The color and flavor of maple syrup come from something called the Maillard reaction. It’s a reaction between amino acids and certain sugars that happens when they’re exposed to heat – think a nicely seared steak or a lightly-browned campfire marshmallow. That browning is what gives maple syrup its flavor, and it’s a function of the type of sugars in the sap and the length of time it spends being heated. Depending on the evaporator, the concentrate might be too sweet, in which case it wouldn’t be able to spend enough time exposed to the heat to develop all the color and flavors that maple syrup is famous for. Heidi recalls an early boil after taking hers to twelve percent: “I tasted that syrup, and I thought… this doesn’t have the kind of flavor I want.” Meanwhile at Elm Tree Farm, Eric says his “rig boils so smoothly at twenty percent that that’s what I shoot for.”

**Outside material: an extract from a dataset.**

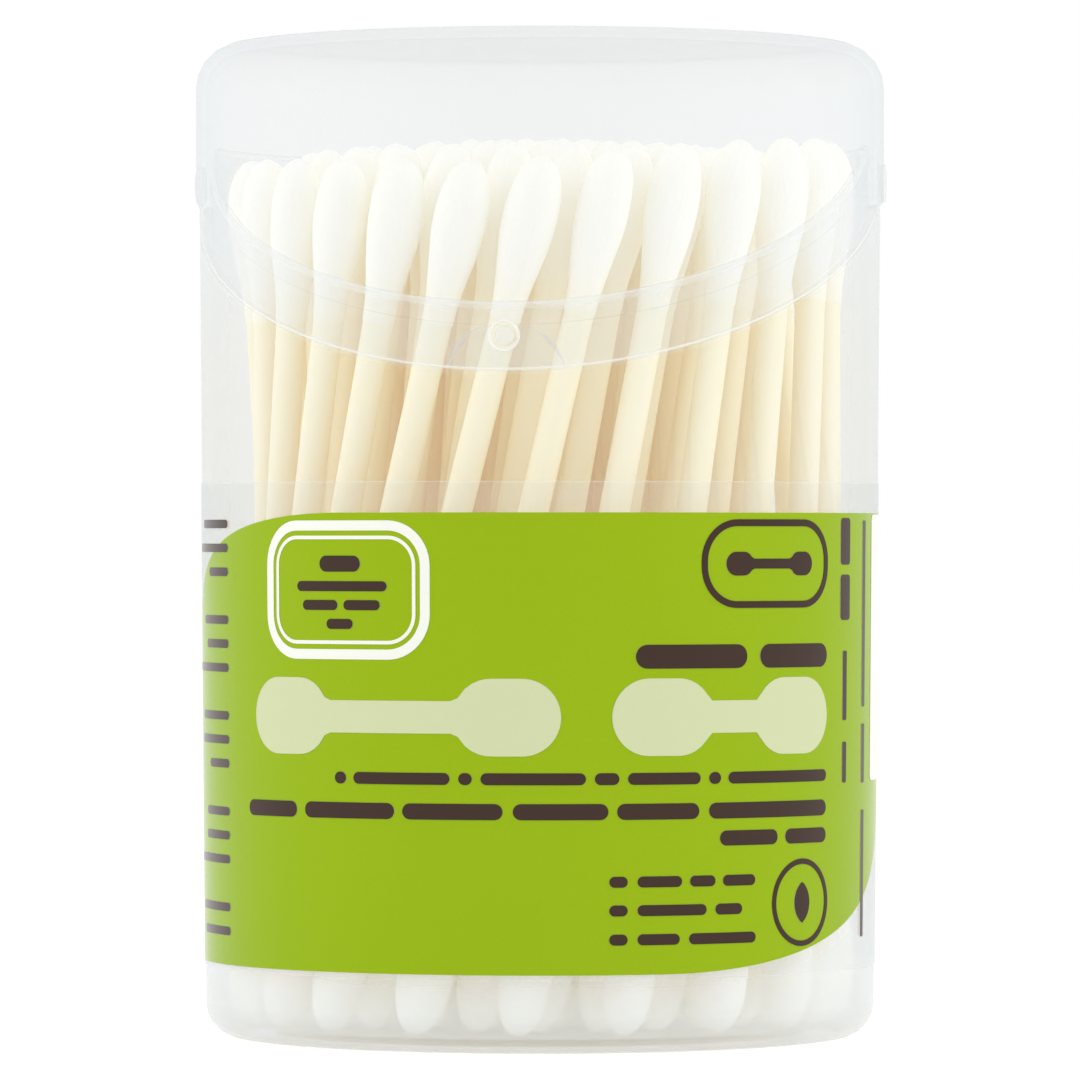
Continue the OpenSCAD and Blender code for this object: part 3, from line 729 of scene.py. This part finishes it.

Reducing the number of hands needed isn’t the only upside of modernizing the sugaring process: a more efficient setup also means a significant reduction in greenhouse gas emissions. At Tomapo, Heidi says they used to get six gallons of sap for every third of a cord of wood. Thanks to improvements that include the new RO setup, they now get thirty-six gallons for the same amount of wood, an over 80% reduction in emissions. Meanwhile, running twenty percent concentrate, Eric’s boiling runs are far shorter than they would otherwise be. “Last year my longest boil was two, two-and-a-half hours. I can make about forty gallons of syrup an hour,” and less time boiling means fewer emissions.

But for all the ways that sugaring has changed, some things are still the same. When asked “why sugaring?” Eric says it’s a mix of nostalgia and the need for a challenge. “I have a lot of memories of my father and my grandfather here in the sugar house… [and] I’m just kind of drawn to the woods.” Heidi’s father, Bruce Townsend, still comes down to the sugar house once a season, too. “He tastes the syrup, tells me it ‘tastes pretty good,’ and then as he leaves…he’ll turn around and look at me and say, ‘well, you look like you know what you’re doing.’” She laughs and says, “But that’s Dad…It’s a fun activity, it really is. I mean it’s a lot of work, but it’s fun, especially when you can do it with family.” With a little luck, and a little help from new technologies, they’ll be able to do it for generations to come.